# [Dataset extract]
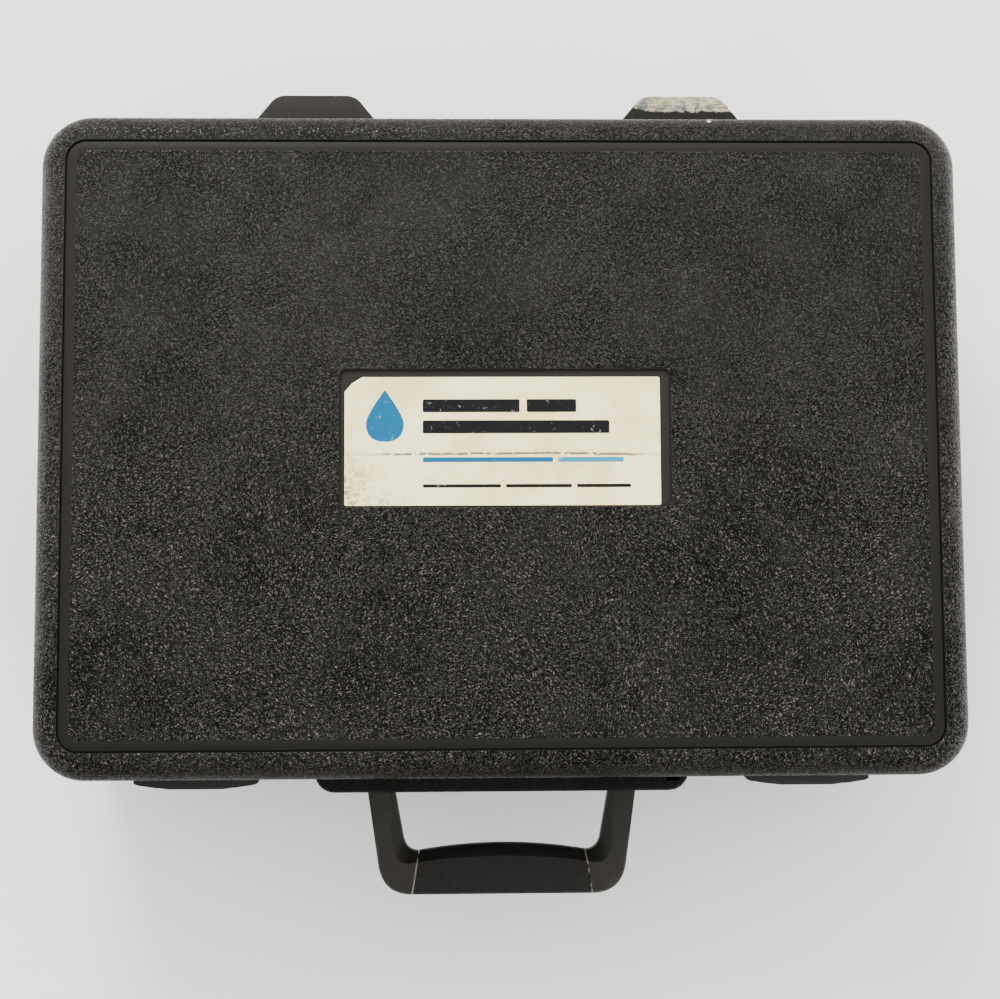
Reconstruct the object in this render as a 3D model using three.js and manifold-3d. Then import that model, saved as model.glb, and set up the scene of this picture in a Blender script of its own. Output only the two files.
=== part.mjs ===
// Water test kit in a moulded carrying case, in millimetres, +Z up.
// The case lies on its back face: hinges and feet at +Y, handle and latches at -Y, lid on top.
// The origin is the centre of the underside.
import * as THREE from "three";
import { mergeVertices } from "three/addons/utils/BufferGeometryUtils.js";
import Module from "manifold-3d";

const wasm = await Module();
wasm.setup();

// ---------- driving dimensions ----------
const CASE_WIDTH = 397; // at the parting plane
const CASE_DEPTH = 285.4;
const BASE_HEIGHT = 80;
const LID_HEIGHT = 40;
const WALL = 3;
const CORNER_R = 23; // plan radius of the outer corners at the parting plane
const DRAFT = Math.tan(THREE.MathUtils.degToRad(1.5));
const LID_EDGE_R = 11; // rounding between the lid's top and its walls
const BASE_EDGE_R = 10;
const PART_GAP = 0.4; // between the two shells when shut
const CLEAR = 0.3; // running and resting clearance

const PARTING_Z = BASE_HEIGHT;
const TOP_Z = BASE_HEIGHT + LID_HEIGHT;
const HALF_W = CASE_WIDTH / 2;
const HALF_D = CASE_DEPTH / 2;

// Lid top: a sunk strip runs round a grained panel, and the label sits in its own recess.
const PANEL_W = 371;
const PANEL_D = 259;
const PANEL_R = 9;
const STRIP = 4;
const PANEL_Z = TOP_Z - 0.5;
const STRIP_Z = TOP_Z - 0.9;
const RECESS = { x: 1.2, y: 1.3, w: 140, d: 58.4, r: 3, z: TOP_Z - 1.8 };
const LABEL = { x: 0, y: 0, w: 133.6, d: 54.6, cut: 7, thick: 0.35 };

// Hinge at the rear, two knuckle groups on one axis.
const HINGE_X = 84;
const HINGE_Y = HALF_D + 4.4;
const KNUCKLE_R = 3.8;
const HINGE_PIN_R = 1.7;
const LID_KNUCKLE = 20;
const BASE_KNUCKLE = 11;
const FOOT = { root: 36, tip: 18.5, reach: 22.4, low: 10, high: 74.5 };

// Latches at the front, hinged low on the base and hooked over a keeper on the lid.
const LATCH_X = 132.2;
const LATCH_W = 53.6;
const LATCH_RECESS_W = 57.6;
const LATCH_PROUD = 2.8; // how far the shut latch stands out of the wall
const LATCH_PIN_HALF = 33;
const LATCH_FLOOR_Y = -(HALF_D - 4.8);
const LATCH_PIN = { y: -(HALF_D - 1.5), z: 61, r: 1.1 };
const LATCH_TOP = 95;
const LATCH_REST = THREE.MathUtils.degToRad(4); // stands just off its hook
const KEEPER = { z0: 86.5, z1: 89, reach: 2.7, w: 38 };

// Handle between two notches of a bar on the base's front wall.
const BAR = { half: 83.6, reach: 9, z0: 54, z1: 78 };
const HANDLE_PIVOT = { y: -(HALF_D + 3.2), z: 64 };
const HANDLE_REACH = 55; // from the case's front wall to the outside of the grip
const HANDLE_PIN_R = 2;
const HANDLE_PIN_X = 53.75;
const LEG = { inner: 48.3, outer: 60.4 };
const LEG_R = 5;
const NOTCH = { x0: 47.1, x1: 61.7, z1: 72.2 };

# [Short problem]
Copy all of the material word for word.

# [Written answer]
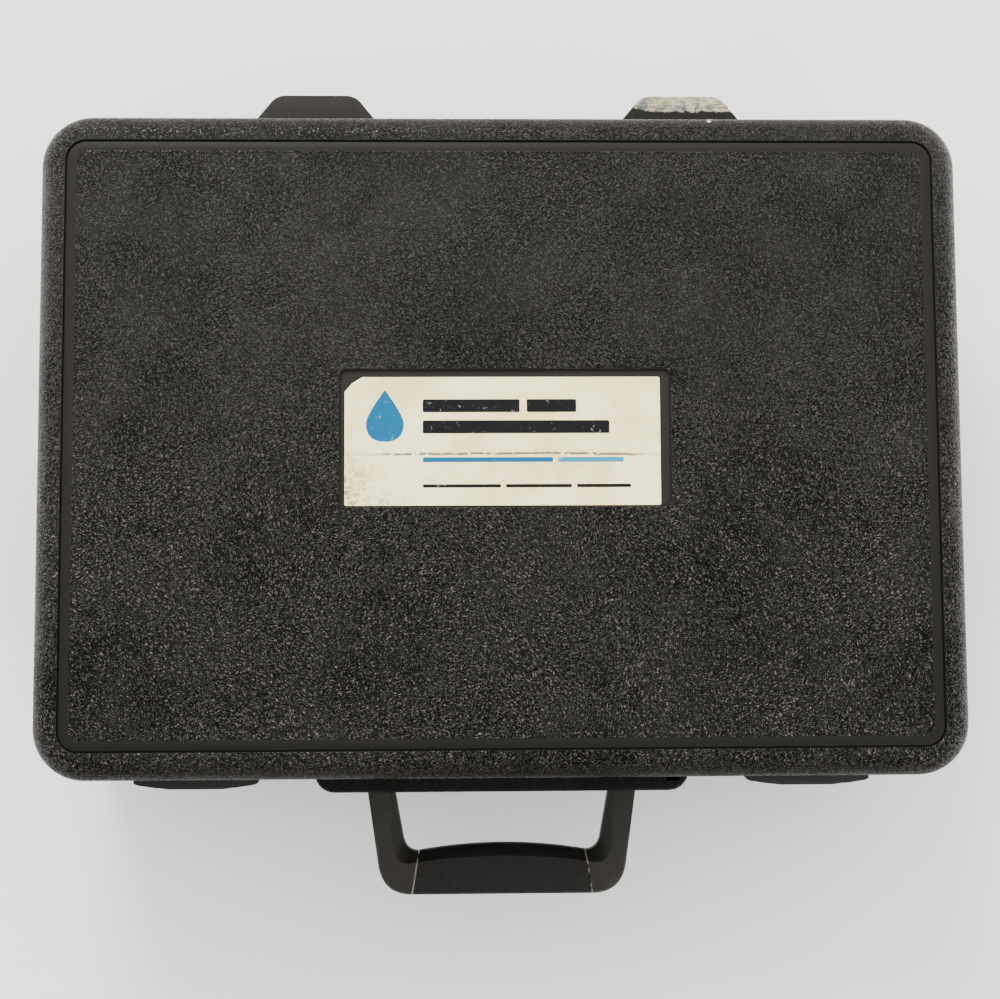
Reconstruct the object in this render as a 3D model using three.js and manifold-3d. Then import that model, saved as model.glb, and set up the scene of this picture in a Blender script of its own. Output only the two files.
=== part.mjs ===
// Water test kit in a moulded carrying case, in millimetres, +Z up.
// The case lies on its back face: hinges and feet at +Y, handle and latches at -Y, lid on top.
// The origin is the centre of the underside.
import * as THREE from "three";
import { mergeVertices } from "three/addons/utils/BufferGeometryUtils.js";
import Module from "manifold-3d";

const wasm = await Module();
wasm.setup();

// ---------- driving dimensions ----------
const CASE_WIDTH = 397; // at the parting plane
const CASE_DEPTH = 285.4;
const BASE_HEIGHT = 80;
const LID_HEIGHT = 40;
const WALL = 3;
const CORNER_R = 23; // plan radius of the outer corners at the parting plane
const DRAFT = Math.tan(THREE.MathUtils.degToRad(1.5));
const LID_EDGE_R = 11; // rounding between the lid's top and its walls
const BASE_EDGE_R = 10;
const PART_GAP = 0.4; // between the two shells when shut
const CLEAR = 0.3; // running and resting clearance

const PARTING_Z = BASE_HEIGHT;
const TOP_Z = BASE_HEIGHT + LID_HEIGHT;
const HALF_W = CASE_WIDTH / 2;
const HALF_D = CASE_DEPTH / 2;

// Lid top: a sunk strip runs round a grained panel, and the label sits in its own recess.
const PANEL_W = 371;
const PANEL_D = 259;
const PANEL_R = 9;
const STRIP = 4;
const PANEL_Z = TOP_Z - 0.5;
const STRIP_Z = TOP_Z - 0.9;
const RECESS = { x: 1.2, y: 1.3, w: 140, d: 58.4, r: 3, z: TOP_Z - 1.8 };
const LABEL = { x: 0, y: 0, w: 133.6, d: 54.6, cut: 7, thick: 0.35 };

// Hinge at the rear, two knuckle groups on one axis.
const HINGE_X = 84;
const HINGE_Y = HALF_D + 4.4;
const KNUCKLE_R = 3.8;
const HINGE_PIN_R = 1.7;
const LID_KNUCKLE = 20;
const BASE_KNUCKLE = 11;
const FOOT = { root: 36, tip: 18.5, reach: 22.4, low: 10, high: 74.5 };

// Latches at the front, hinged low on the base and hooked over a keeper on the lid.
const LATCH_X = 132.2;
const LATCH_W = 53.6;
const LATCH_RECESS_W = 57.6;
const LATCH_PROUD = 2.8; // how far the shut latch stands out of the wall
const LATCH_PIN_HALF = 33;
const LATCH_FLOOR_Y = -(HALF_D - 4.8);
const LATCH_PIN = { y: -(HALF_D - 1.5), z: 61, r: 1.1 };
const LATCH_TOP = 95;
const LATCH_REST = THREE.MathUtils.degToRad(4); // stands just off its hook
const KEEPER = { z0: 86.5, z1: 89, reach: 2.7, w: 38 };

// Handle between two notches of a bar on the base's front wall.
const BAR = { half: 83.6, reach: 9, z0: 54, z1: 78 };
const HANDLE_PIVOT = { y: -(HALF_D + 3.2), z: 64 };
const HANDLE_REACH = 55; // from the case's front wall to the outside of the grip
const HANDLE_PIN_R = 2;
const HANDLE_PIN_X = 53.75;
const LEG = { inner: 48.3, outer: 60.4 };
const LEG_R = 5;
const NOTCH = { x0: 47.1, x1: 61.7, z1: 72.2 };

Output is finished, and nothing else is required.